La noticia de su decisión llenó de oxígeno puro y de aire fresco, de confianza y esperanza a la sociedad salvadoreña, atribulada por el inclemente mercado que convierte a la justicia en una mercancía más; y sin embargo, los sectores más conservadores y detentadores del poder, tanto en lo económico como en lo político y lo ideológico, entendieron su decisión, Juez Lizama, como una amenaza que es necesario reprimir y ahogar, -razones no les faltan-, toda vez que siendo el trabajo de un juez de naturaleza política, el ejercicio del antiguo poder de impartir justicia otorga al funcionario judicial los poderes que la Constitución les da, y dentro de ellos, como usted y yo sabemos, se encuentra el de la independencia, que constituye la fuerza mayor con que se cuenta, porque las decisiones de un juez no dependen ni del Ejecutivo, ni de la misma Corte Suprema de Justicia, ni de ningún otro poder, y solamente se subordinan a la Constitución.

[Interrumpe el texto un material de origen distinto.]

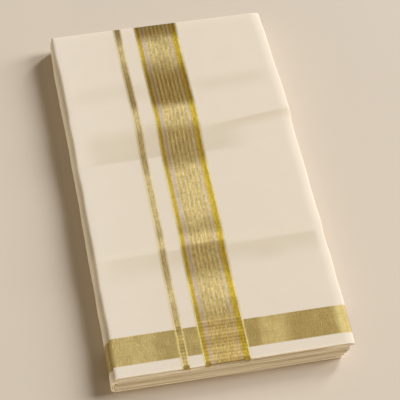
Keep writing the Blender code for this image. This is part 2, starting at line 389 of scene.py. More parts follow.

Con esta realidad, que es solamente institucional, se cuenta con una reserva de poder, cuyo ejercicio en manos de funcionarios dignos, inteligentes y valientes, proporcionarían a la sociedad salvadoreña una verdadera garantía democrática.
Por supuesto, estimado Samuel, que el núcleo tenso de la coyuntura lo constituye la decisión política de nombrar a un militar como director de la PNC, borrando la frontera constitucional entre la defensa y la seguridad pública. Aquí se ha usado un punto ciego, como el que usan los contrabandistas para evadir el control de las aduanas fronterizas, y este es el de la lucha contra la delincuencia, en nombre de la cual, el presidente de la república, lanza al régimen político hacia el pasado, y pone a la fuerza armada en un lugar, posición y situación, que jurídica y constitucionalmente no le corresponde, por mucho que, políticamente, sea la fuerza con que el Ejecutivo cuente.
Estamos ante un proceso de claro retroceso, donde derechos políticos y democráticos han de ser abrumados por las necesidades de seguridad. En otras palabras, se trata de un retorno a las tesis de la seguridad nacional que siempre fue y sigue siendo la seguridad del imperio estadounidense como única garantía valiosa en cuyo altar se sacrifica la libertad, la democracia, el progreso posible de cualquier pueblo del mundo.
La conducta de la Corte Suprema de Justicia resulta normal, porque la celeridad en resolver su retorno a Zaragoza, que equivale a una sanción, aunque formalmente no lo sea, no contó con el informe que provendría de la auditoría de este misma organismo sobre su desempeño. Este proporcionaría la base informativa necesaria para resolver. Al prescindir de este material, la CSJ resuelve al gusto de los sectores que pedían la cabeza del juez, y que se había atrevido a meterse en medio de las patas de los caballos, sin más arma, escudo y recurso que la Constitución.
Se trata de una decisión política, no unánime, que deja intacta y victoriosa su independencia, y usted, estimado Juez Lizama, que ya está en su conocido tribunal de Zaragoza, goza de la confianza, respaldo y reconocimiento de una parte mayoritaria del pueblo, y también del malestar y hasta odio de otra parte minoritaria. Es necesario tener abundante claridad sobre la inexistencia de las unanimidades y sobre la existencia desequilibrante del juego de mayorías y minorías. En esa cuerda tensa danza la lucha por la justicia y también la confrontación por hacer de la ley un instrumento al servicio de esta justicia y no al servicio de minorías.
Todo esto es confrontación, aunque supone siempre una concertación íntima con lo mejor de la conciencia del ser humano, y sin duda que para un juez valiente no habrá nada mejor que batirse por aquello que se considere justo y en contra de lo que se considere violatorio de la Constitución.